For channel cats, I'm partial to a Carolina rig in most instances. The mainline goes through an egg sinker that's appropriate for the depth and current, followed by a 5 mm bead and a snap swivel. A 1/0 Daiichi hook is snelled to a 24- to 30-inch monofilament leader, and a simple double overhand loop on the opposite end goes on the snap swivel clip.

In recent years, I've discovered the efficiency and versatility of a slip-bobber rig for cats. I use the smallest bobber possible, and while almost any type of weight can be used, I've found inline swivel sinkers reduce drag, improve bobber performance and help prevent line twist. It's been a process of trial and error with slip bobbers, but the ability to efficiently target previously unfishable water has proven well worth the time and effort.

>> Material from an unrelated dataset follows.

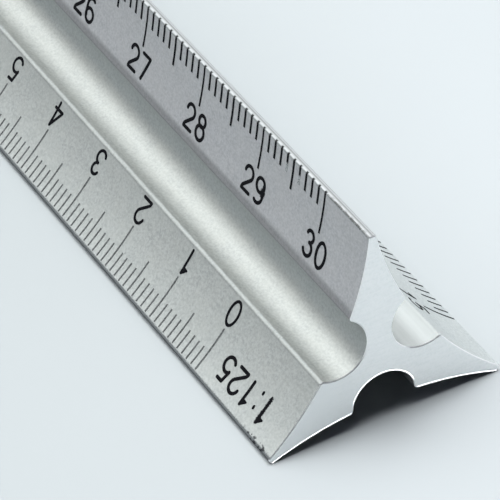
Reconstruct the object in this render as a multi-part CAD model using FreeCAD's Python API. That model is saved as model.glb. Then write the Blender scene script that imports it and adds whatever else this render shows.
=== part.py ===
import FreeCAD, Part
import math
import os

# Triangular scale ruler: one extruded aluminium bar with six inked scales.
# X runs along the bar, Z is up, the bar is centred on X and Y and rests on Z = 0.
# All lengths are in millimetres.

os.makedirs("parts", exist_ok=True)

# ---- driving dimensions: the bar ----
BAR_LENGTH = 319.7          # overall length of the extrusion
EDGE_HALF_SPAN = 10.25      # middle of a side to the border of its edge land
LAND_HALF_WIDTH = 0.30      # half the width of the narrow land on each edge
LAND_ROUNDING = 0.15        # radius on both borders of a land
GROOVE_HALF_OPENING = 2.80  # middle of a side to the sharp groove corner
GROOVE_CORNER_INSET = 1.68  # how far the groove corner lies inside the side line
GROOVE_DEPTH = 2.85         # depth of the finger groove below its corners
GROOVE_ROUNDING = 0.35      # radius on the groove corners
FLANK_HOLLOW = 0.27         # sagitta of the concave flank that carries the ink
FLANK_SPANS = 9             # equal arcs of one flank, so that a mesh of it stays under the ink
END_CHAMFER = 0.08          # light deburring of both sawn ends

# ---- driving dimensions: the ink ----
INK_THICKNESS = 0.02        # height of the printed ink above the flank
ZERO_INSET = 12.8           # end of the bar to the zero line of each scale
RATIO_GAP = 2.85            # zero line to the middle of the last ratio digit
DIGIT_PITCH = 1.90          # middle to middle of two digits in one numeral
GLYPH_HALF_HEIGHT = 1.08    # stroke centre line, middle to top of a digit
RATIO_PEN = 0.31            # stroke width of the ratio
RATIO_HALF_ADVANCE = {":": 0.60, "1": 0.72}     # half the room of a narrow sign in the ratio
DIGIT_HALF_ADVANCE = 0.925  # half the room of any other digit in the ratio

# Each scale: denominator, unit length, number of units, fine steps per unit,
# fine steps per middle line, side of the bar, turned end for end or not,
# line starts, fine, middle and unit line ends, width of the unit lines and of the
# shorter ones, numeral middle, ratio middle, stroke width of the numerals.
# Distances count from the edge along the flank.
SCALES = [
    dict(ratio=100, unit=10.0, units=30, steps=10, mid=5, side=2, turned=False,
         start=0.16, fine=1.70, middle=2.75, full=3.80, line=0.22, short=0.27,
         numeral=5.28, label=2.35, pen=0.32),
    dict(ratio=125, unit=8.0, units=37, steps=10, mid=5, side=2, turned=True,
         start=0.36, fine=2.22, middle=3.42, full=4.50, line=0.16, short=0.16,
         numeral=5.97, label=2.35, pen=0.28),
    dict(ratio=50, unit=20.0, units=15, steps=20, mid=10, side=1, turned=False,
         start=0.20, fine=1.85, middle=2.85, full=3.90, line=0.18, short=0.18,
         numeral=5.35, label=2.35, pen=0.28),
    dict(ratio=75, unit=40.0 / 3.0, units=22, steps=10, mid=5, side=1, turned=True,
         start=0.20, fine=1.85, middle=2.85, full=3.90, line=0.18, short=0.18,
         numeral=5.35, label=2.35, pen=0.28),
    dict(ratio=20, unit=50.0, units=6, steps=50, mid=5, side=0, turned=False,
         start=0.20, fine=1.85, middle=2.85, full=3.90, line=0.18, short=0.18,
         numeral=5.35, label=2.35, pen=0.28),
    dict(ratio=25, unit=40.0, units=7, steps=50, mid=5, side=0, turned=True,
         start=0.20, fine=1.85, middle=2.85, full=3.90, line=0.18, short=0.18,
         numeral=5.35, label=2.35, pen=0.28),
]

# ---- derived section geometry, drawn for the bottom side ----
# u runs across the side, v points into the metal.
CENTRE_V = (EDGE_HALF_SPAN * math.sin(math.radians(30)) + LAND_HALF_WIDTH) / math.cos(math.radians(30))
FLANK_RUN = EDGE_HALF_SPAN - GROOVE_HALF_OPENING
FLANK_CHORD = math.hypot(FLANK_RUN, GROOVE_CORNER_INSET)
FLANK_RADIUS = (FLANK_CHORD ** 2 / 4 + FLANK_HOLLOW ** 2) / (2 * FLANK_HOLLOW)
INWARD = (-GROOVE_CORNER_INSET / FLANK_CHORD, FLANK_RUN / FLANK_CHORD)
FLANK_CENTRE = (-(EDGE_HALF_SPAN + GROOVE_HALF_OPENING) / 2 - INWARD[0] * (FLANK_RADIUS - FLANK_HOLLOW),
                GROOVE_CORNER_INSET / 2 - INWARD[1] * (FLANK_RADIUS - FLANK_HOLLOW))
FLANK_START = math.atan2(0 - FLANK_CENTRE[1], -EDGE_HALF_SPAN - FLANK_CENTRE[0])
GROOVE_RADIUS = (GROOVE_HALF_OPENING ** 2 + GROOVE_DEPTH ** 2) / (2 * GROOVE_DEPTH)
GROOVE_CENTRE = (0.0, GROOVE_CORNER_INSET + GROOVE_DEPTH - GROOVE_RADIUS)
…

My slip-bobber rig comprises a Beau Mac Inline Drift Float (1/2 to 1 ounce), a bobber stop, a 5 mm bead and the inline swivel sinker (1/2 to 3/4 ounce).


The list of channel cat baits is almost without end and includes well-known natural baits like nightcrawlers, crayfish, minnows, leeches, frogs and a variety of cut baits, as well as off-the-wall options such as Ivory soap, bubble gum, hot dog chunks, coagulated cow blood and even raw chicken skin smeared with peanut butter (smooth, not chunky).

I've had my best luck with summer cats using the following DIY cut-bait recipe. Start with a 2- to 3-pound quillback or common carp. Scale and fillet, leaving the skin on, then cut the fillets into roughly 2-inch-square chunks. Half-fill a quart Mason jar with bait chunks and cover with shad- or garlic-flavored Smelly Jelly (or both). After 24 hours, it’s ready to use straight from the jar. However, my mantra with this bait is, "the longer it sits, the better it gets." Refrigerate any leftovers. This DIY trick can also be done with 3- to 4-inch cull shrimp, which are peel-and-eat shrimp deemed unfit for human consumption and bulk-packaged for bait. Cull shrimp are perfect for working under a slip bobber.